Las palabras resonaban sin cesar en sus oídos. Levantó la llama en dirección al lienzo, moviéndola adelante y atrás para evitar su reflejo enloquecedor. Aquel hombre tenía su mismo cabello negro y abundante, la amplia y alta frente totalmente recta, su misma boca grande, los mismos pómulos prominentes. Lo que más le caracterizaba, sin embargo, lo que lo alejaba de los rasgos comunes a todos ellos, era la disposición de los ojos, tan separados como los de Tonio. Grandes y negros, esos ojos parecían ir a la deriva. Aunque Tonio nunca había sido consciente de ello, los demás también lo habían percibido en él. Mientras contemplaba asombrado aquella diminuta réplica de sí mismo, perdida entre una docena de hombres con rasgos comunes, todos vestidos de negro, sintió que aquellos ojos le devolvían la mirada con dulzura.
– Pero ¿quién eres? -susurró. Fue de rostro en rostros. Allí estaban los retratos de unos primos suyos a quienes no conocía-. Esto no prueba nada.
Había observado que aquel duplicado de sí mismo se encontraba justo al lado de Andrea. ¡Entre Leonardo y Andrea, y la mano de Andrea descansaba en el hombro de su doble!

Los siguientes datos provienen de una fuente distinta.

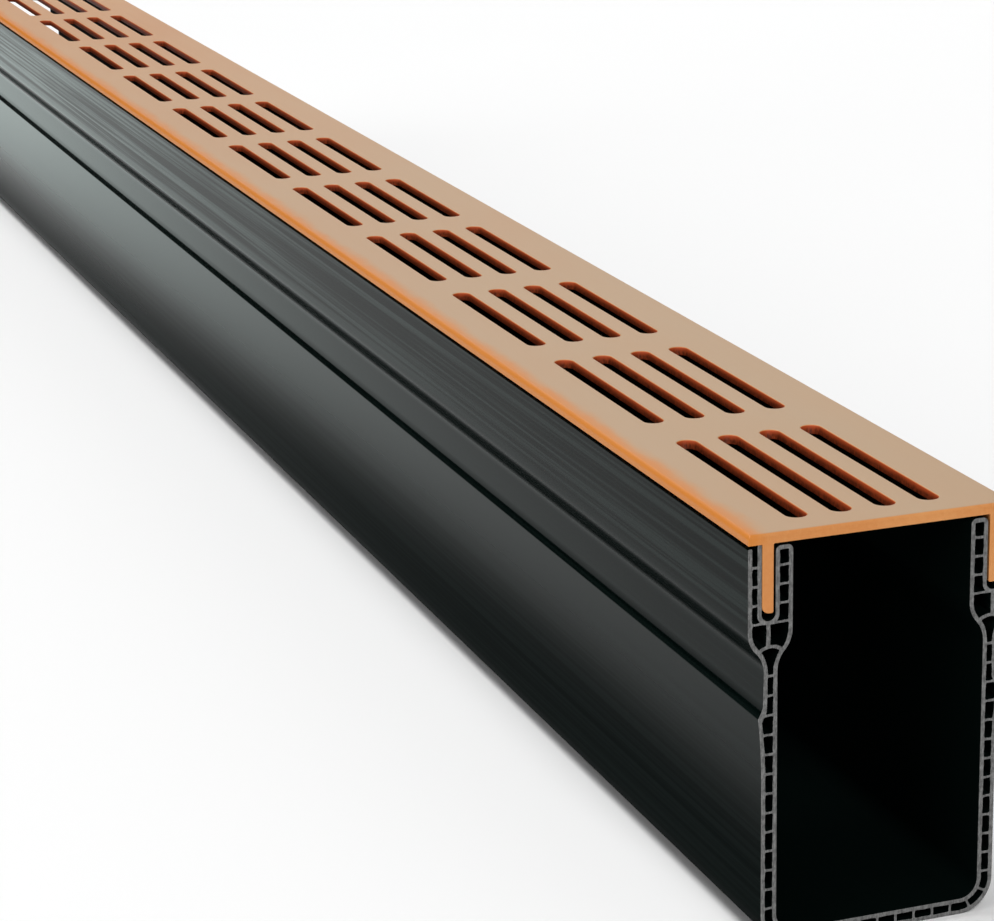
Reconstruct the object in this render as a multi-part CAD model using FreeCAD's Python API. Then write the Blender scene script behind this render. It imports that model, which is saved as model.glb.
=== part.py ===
"""Channel drain, 1 m length: a twin-wall plastic channel with a slotted grate that sits in its two grooves.

Frame, millimetres: X runs along the drain, Y across it, Z up. The origin is at the middle of the underside.
Each piece has one cross-section, drawn for the +Y side, mirrored, and carried along X.
"""
import FreeCAD, Part
import math
import os

# ---- driving sizes, millimetres -------------------------------------------------------------------

# both pieces
length = 1000.0  # sawn length of the channel and of the grate
rim_width = 66.0  # over the upper walls, and over the grate's plate, which lies flush with them

# channel body
channel_height = 97.6  # underside of the floor to the rims that the grate rests on
body_width = 59.2  # over the outer faces below the neck
wall = 3.85  # twin wall of sides and floor, face to face
skin = 1.0  # each of the two skins of a twin wall, and the groove's lining
web = 0.6  # thin webs that tie the skins together
web_pitch = 4.72  # spacing of the webs along the middle of the wall, as near as whole cells allow
corner_radius = 8.4  # outside of the bottom corners

# the upper wall, which forks round the groove
outer_prong = 3.3  # twin wall outside the groove
inner_prong = 4.2  # twin wall inside the groove
inner_prong_drop = 0.6  # top of the inner prong below the rim
inner_prong_round = 1.3  # rounding along the top of the inner prong
shadow_gap = 0.7  # the outermost skin stops this far below the grate's plate
prong_web_pitch = 4.45  # spacing of the webs in both prongs
neck_gap = 2.5  # groove's lowest point down to the start of the neck
neck_height = 9.6  # height over which the fork narrows to the wall
waist = 0.5  # the outer face is this much further in at the foot of the neck than at the ledge
fork_web = 1.0  # upright web that carries the groove's lining
top_web_drop = 0.9  # foot of the neck down to the wall's topmost web
arch = 0.8  # arched web across the neck
arch_radius = 4.65  # middle line of the arch
arch_crown = 1.2  # middle line of the arch at its crown, above the middle of the neck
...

– No, no es posible -musitó. Y sin embargo, aquélla era la pista que buscaba y siguió adelante estudiando los retratos. También estaba Chiara, la primera esposa de Andrea, y de nuevo aquel pequeño «Tonio» sentado a sus pies, junto a sus otros hermanos.
Había otras pruebas más irrefutables.
Lo advirtió mientras fijaba su atención en aquellas figuras. Algunos cuadros mostraban a sus hermanos en compañía de su padre y su madre, sin primos, sin desconocidos.

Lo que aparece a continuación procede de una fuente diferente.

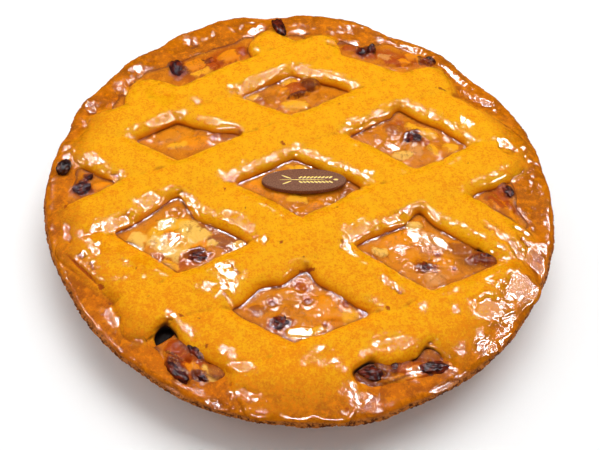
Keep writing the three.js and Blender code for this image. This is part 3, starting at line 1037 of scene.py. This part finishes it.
thick = add("case_to_thin_out", case_mesh)
underside = thick.vertex_groups.new(name="underside")
underside.add(np.flatnonzero(corners(case_mesh)[:, 2] < UNDERSIDE_TOP).tolist(), 1, "REPLACE")
thinning = thick.modifiers.new("thin_out", "DECIMATE")
thinning.ratio = CASE_KEPT
thinning.vertex_group = "underside"
case_mesh = finished_mesh(thick)
move_to(case_mesh, inside_the_box(corners(case_mesh)))
piece("lattice", lattice_mesh, pastry, STRIPS, sharp=50)
piece("case", case_mesh, pastry, ["crust"], sharp=60)

# %% [markdown]
# ## The filling
# What shows in each opening is fruit under a thick amber syrup. A sheet of small cells is raised over each
# piece of fruit and left level between them, which gives the rounded, wet look of something coated. Each
# row below is one piece of fruit or one stain in the syrup, by opening. The colour of each row is painted
# on the corners that it covers.

# %% Colours of fruit and syrup
TINTS = {
    "syrup": (0.64, 0.190, 0.003), "bright": (0.72, 0.225, 0.004), "brown": (0.38, 0.095, 0.006),
    "cream": (0.93, 0.54, 0.10), "yellow": (0.92, 0.42, 0.014), "orange": (0.86, 0.265, 0.003),
    "red": (0.42, 0.055, 0.003), "dark": (0.12, 0.016, 0.005), "purple": (0.34, 0.095, 0.025),
    "pink": (0.72, 0.29, 0.07), "black": (0.010, 0.005, 0.004),
}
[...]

Enseguida, lo más silenciosamente que pudo, abrió las puertas del comedor principal.
Tras la cabecera de la mesa se alzaba el gran lienzo, el retrato familiar que tanto lo había atormentado siempre. Incluso desde donde se encontraba, vio que Carlo no aparecía en él y sintió que caía por un abismo. No podía decir si lo que experimentó era alivio o decepción, porque tal vez no tenía aún motivos para ninguno de los dos sentimientos.
Sin embargo, en la pintura había un detalle que lo desconcertó. Leonardo y Giambattista estaban situados a un lado de Andrea, que estaba de pie, y la figura sentada de su esposa fallecida. Philippo se hallaba al otro lado.
– Esto es absolutamente normal -murmuró-. Al fin y al cabo, sólo hay tres hermanos, ¿qué otra cosa iban a hacer si no poner dos a un lado y uno al otro? -No obstante, era el espacio existente entre ellos lo que resultaba tan extraño. Philippo no estaba pegado a su padre, y el fondo de oscuridad formaba ahí un vacío en el que la túnica roja de Andrea se extendía un tanto burdamente, lo cual hacía que su costado izquierdo se viera mucho más grande que el derecho.
– Pero esto no es posible, no, no lo es -susurró Tonio. Sin embargo, a medida que se acercaba, la impresión de desproporción aumentaba.
¡El atuendo de Andrea ni siquiera tenía el mismo color en un lado que en el otro! Y el fondo negro que separaba su brazo del de su hijo Philippo no parecía sólido.
De manera vacilante, casi en contra de su voluntad, Tonio elevó la vela y se puso de puntillas para poder estudiar de frente aquella superficie.